8:20 — Notice man my age is standing in doorway with one of his kids. Y’all all right? Just need a ride up the road? I tell him we hate to impose but would really appreciate it. Not sure what else to do. Older woman appears in doorway, sees daughter, says, Y’all need towels, too? Yes, look at her. Y’all need towels. She disappears back inside, returns with towels. We take them, say thanks. She says, No worries, we’ve all been there before.

8:21 — Embarrassment not something I feel often these days. Care little about looking foolish for most part. But right now — grown man in soaked party pants, putting family in danger on river, knocking on stranger’s door after dark to ask for help — I’m feeling embarrassed. This is not how day was supposed to end. Was supposed to end in accomplishment. Was supposed to end in victory for family. Was supposed to end with campfire, s’mores. But also: I want kids to learn to ask for help. Want them to know it’s OK to admit mistakes. OK to look like wet, naked fool when accurate. OK to accept towel and a ride down road. OK to trust people, even strangers, in certain circumstances.

8:27 — Man asks, Y’all OK riding in the back of the truck? But older woman insists that daughter and wife ride in cab. Shivering middle son climbs in with them. Teen and I hop in bed of truck, sit down. Man starts driving up road.

Teen says, You always hear about this kind of thing happening, and now I’ve seen it, I guess.

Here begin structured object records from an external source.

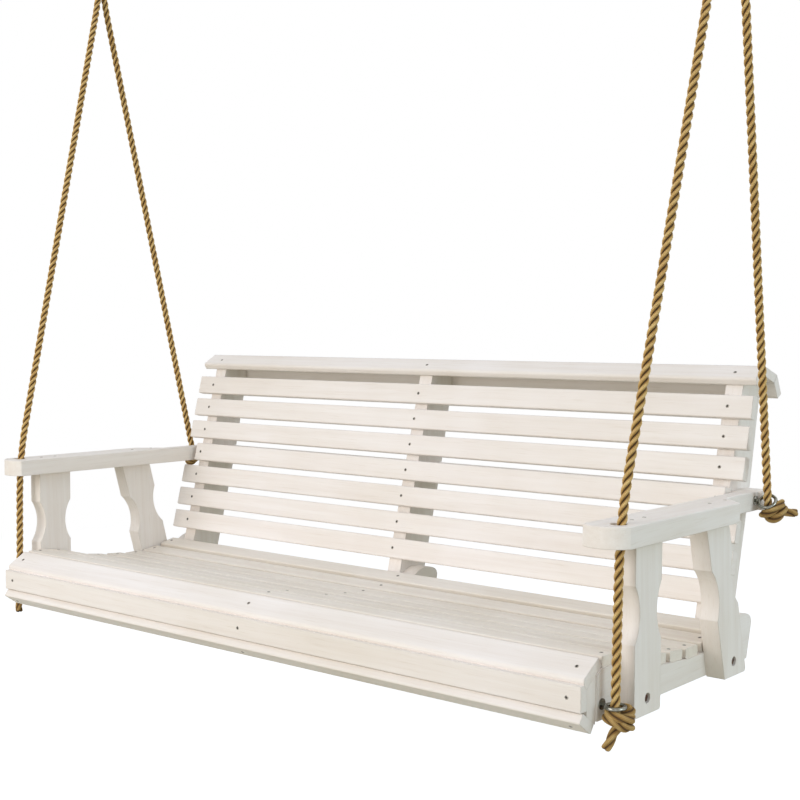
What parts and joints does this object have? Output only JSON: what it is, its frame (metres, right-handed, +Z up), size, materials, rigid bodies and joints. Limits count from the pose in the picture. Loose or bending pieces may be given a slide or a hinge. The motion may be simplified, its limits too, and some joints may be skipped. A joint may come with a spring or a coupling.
{
  "type": "porch swing seat",
  "caption": "Slatted white wooden porch swing bench with rolled front and capped back, arms on shaped posts, hung by ropes from ceiling hooks.",
  "frame": {"origin": "on the ceiling, halfway between the two hook plates, at the middle of their screw pattern", "axes": "+Z up, +X along the bench to the sitter's left, +Y from the front of the seat to its back"},
  "size_m": [1.718, 0.7377, 1.6178],
  "materials": {
    "white_wood": "white paint on sawn boards, satin",
    "rope": "three-strand laid rope, tan",
    "twine": "tarred twine",
    "zinc": "bright zinc plate",
    "bolt_steel": "zinc plate, dull",
    "hook_steel": "black powder coat"
  },
  "bodies": {
    "ceiling_fittings": {"ceiling_hook_left": "hook_steel", "ceiling_hook_right": "hook_steel", "ceiling_plate_left": "hook_steel", "ceiling_plate_right": "hook_steel"},
    "swing": {"arm_left": "white_wood", "arm_post_front_left": "white_wood", "arm_post_front_right": "white_wood", "arm_post_rear_left": "white_wood", "arm_post_rear_right": "white_wood", "arm_right": "white_wood", "back_bolts": "bolt_steel", "back_slat_1": "white_wood", "back_slat_2": "white_wood", "back_slat_3": "white_wood", "back_slat_4": "white_wood", "back_slat_5": "white_wood", "back_slat_6": "white_wood", "back_slat_7": "white_wood", "back_upright_centre": "white_wood", "back_upright_left": "white_wood", "back_upright_right": "white_wood", "cap_front_board": "white_wood", "cap_rear_board": "white_wood", "cap_top_board": "white_wood", "cross_rail": "white_wood", "eye_bolt_front_left": "zinc", "eye_bolt_front_right": "zinc", "eye_bolt_nuts": "zinc", "eye_bolt_rear_left": "zinc", "eye_bolt_rear_right": "zinc", "nose_block_centre": "white_wood", "nose_block_left": "white_wood", "nose_block_right": "white_wood", "post_bolts": "bolt_steel", "roll_bottom_board": "white_wood", "roll_front_board": "white_wood", "roll_top_board": "white_wood", "rope_knot_front_left": "rope", "rope_knot_front_right": "rope", "rope_knot_rear_left": "rope", "rope_knot_rear_right": "rope", "rope_left": "rope", "rope_right": "rope", "rope_seizing_left": "twine", "rope_seizing_right": "twine", "seat_rail_centre": "white_wood", "seat_rail_left": "white_wood", "seat_rail_right": "white_wood", "seat_slat_1": "white_wood", "seat_slat_2": "white_wood", "seat_slat_3": "white_wood", "seat_slat_4": "white_wood", "seat_slat_5": "white_wood", "seat_slat_6": "white_wood", "seat_slat_7": "white_wood", "seat_slat_8": "white_wood", "thimble_left": "zinc", "thimble_right": "zinc"}
  },
  "joints": [
    {"name": "swing_hinge", "type": "hinge", "parent": "ceiling_fittings", "child": "swing", "pos_m": [0, 0, -0.0721], "axis": [1, 0, 0], "range_deg": [-30, 30]}
  ]
}
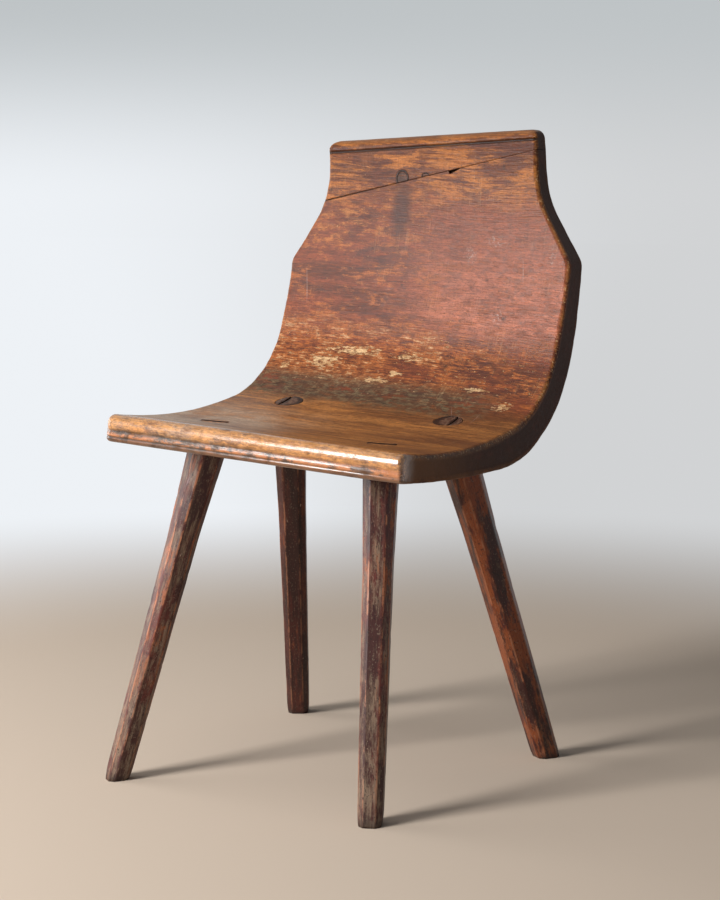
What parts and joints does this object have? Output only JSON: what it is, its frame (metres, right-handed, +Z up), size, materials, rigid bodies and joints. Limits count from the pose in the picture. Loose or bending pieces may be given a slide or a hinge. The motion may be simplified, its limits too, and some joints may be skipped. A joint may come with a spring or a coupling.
{
  "type": "stick leg chair",
  "caption": "Rustic country chair: one curved wooden board makes seat and back, with a jointed crest board, on splayed octagonal legs wedged through the seat.",
  "frame": {"origin": "on the floor, under the middle of the chair's bounding box", "axes": "+Z up, -Y the front edge of the seat, +X the right side seen from the front"},
  "size_m": [0.4356, 0.4558, 0.8001],
  "materials": {
    "board_wood": "worn, waxed, reddish brown with ochre wear",
    "crest_wood": "worn, waxed, reddish brown with ochre wear",
    "leg_wood": "dark, worn, waxed, with orange worn arrises",
    "wedge_wood": "dark end grain"
  },
  "bodies": {
    "root": {"seat_and_back_board": "board_wood", "crest_board": "crest_wood", "front_left_leg": "leg_wood", "front_right_leg": "leg_wood", "rear_left_leg": "leg_wood", "rear_right_leg": "leg_wood", "front_left_wedge": "wedge_wood", "front_right_wedge": "wedge_wood", "rear_left_wedge": "wedge_wood", "rear_right_wedge": "wedge_wood", "crest_dowel_left": "wedge_wood", "crest_dowel_right": "wedge_wood"}
  },
  "joints": []
}
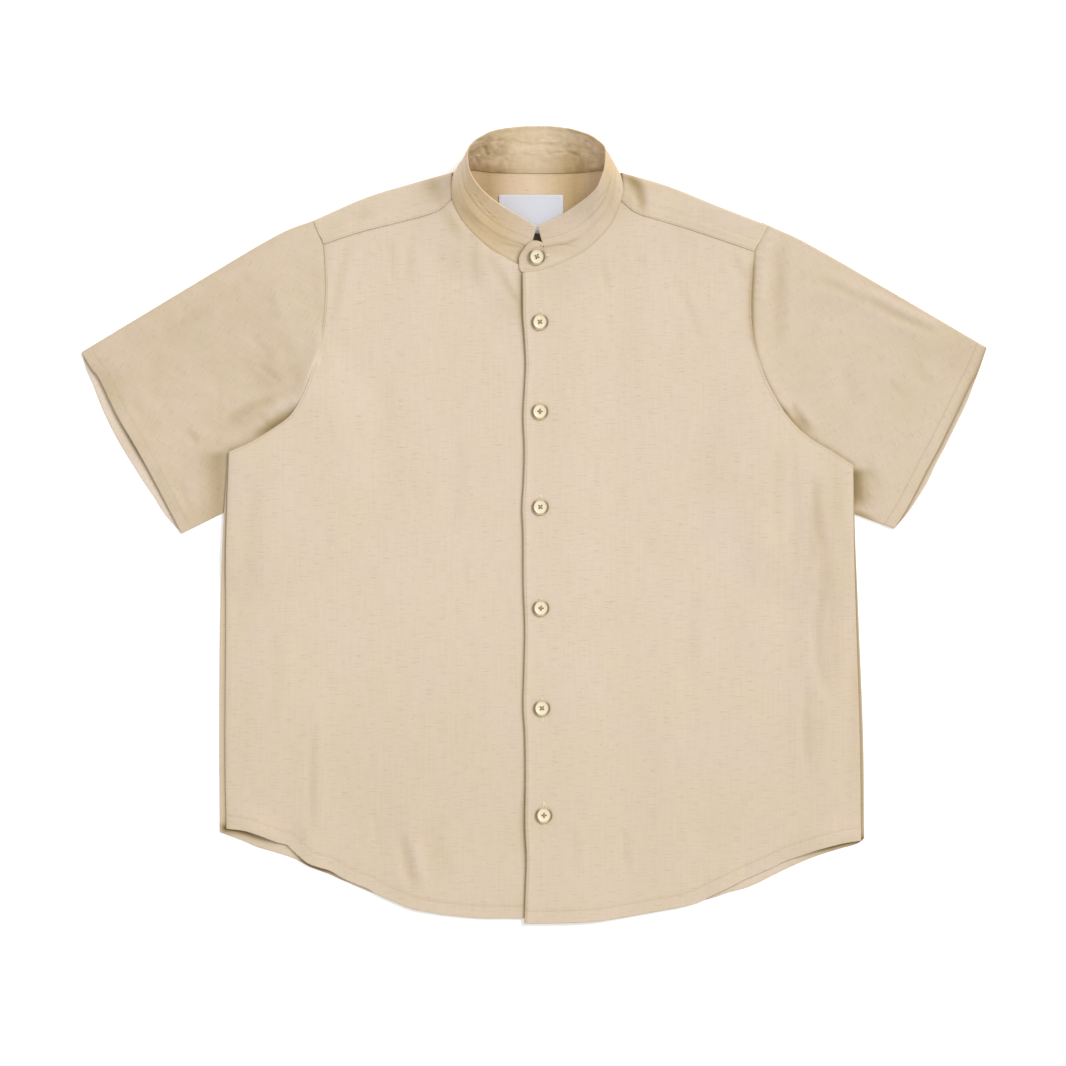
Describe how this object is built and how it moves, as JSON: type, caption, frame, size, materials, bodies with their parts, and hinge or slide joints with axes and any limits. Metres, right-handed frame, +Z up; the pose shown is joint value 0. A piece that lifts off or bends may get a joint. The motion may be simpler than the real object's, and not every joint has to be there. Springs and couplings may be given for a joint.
{
  "type": "mandarin collar shirt",
  "caption": "Short-sleeved linen-look shirt with a stand-up band collar and a curved hem, buttoned up and laid flat on its back.",
  "frame": {"origin": "the middle of the shirt's plan, on the surface that it lies on", "axes": "+Z up from the surface, out of the shirt's front; +Y from the hem to the collar; +X towards the wearer's left"},
  "size_m": [0.841, 0.7402, 0.0397],
  "materials": {
    "linen": "matte plain weave with slubs, beige",
    "collar_linen": "the same cloth, doubled and interlined",
    "label": "white woven satin, bare",
    "size_tab": "dark brown woven tape, bare",
    "button": "ivory, half gloss"
  },
  "bodies": {
    "root": {"back": "linen", "yoke": "linen", "front_right": "linen", "front_left": "linen", "sleeve_right": "linen", "sleeve_left": "linen", "collar_stand": "collar_linen", "collar_band": "collar_linen", "neck_label": "label", "size_tab": "size_tab", "button_1": "button", "button_2": "button", "button_3": "button", "button_4": "button", "button_5": "button", "button_6": "button", "button_7": "button"}
  },
  "joints": []
}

What, I say, knocking on a stranger’s door for help?

No, he says, like, to be the one home, and have strangers knock and ask for help, and to give it.


I really thought we could make it. Glad they were home.

Me, too.

8:29 — Road curves around hills. Above our heads, where trees divide over road, a half-moon casts soft light over hills and valley. Looks as if the moon keeps moving along the road with us. Older couple said we could come back in morning for canoe, when it’s light. Teen and I spend drive gazing at moon, road like river we still float along, still in same boat, now carried by kindness of strangers. Who knows what’s ahead. We float on together.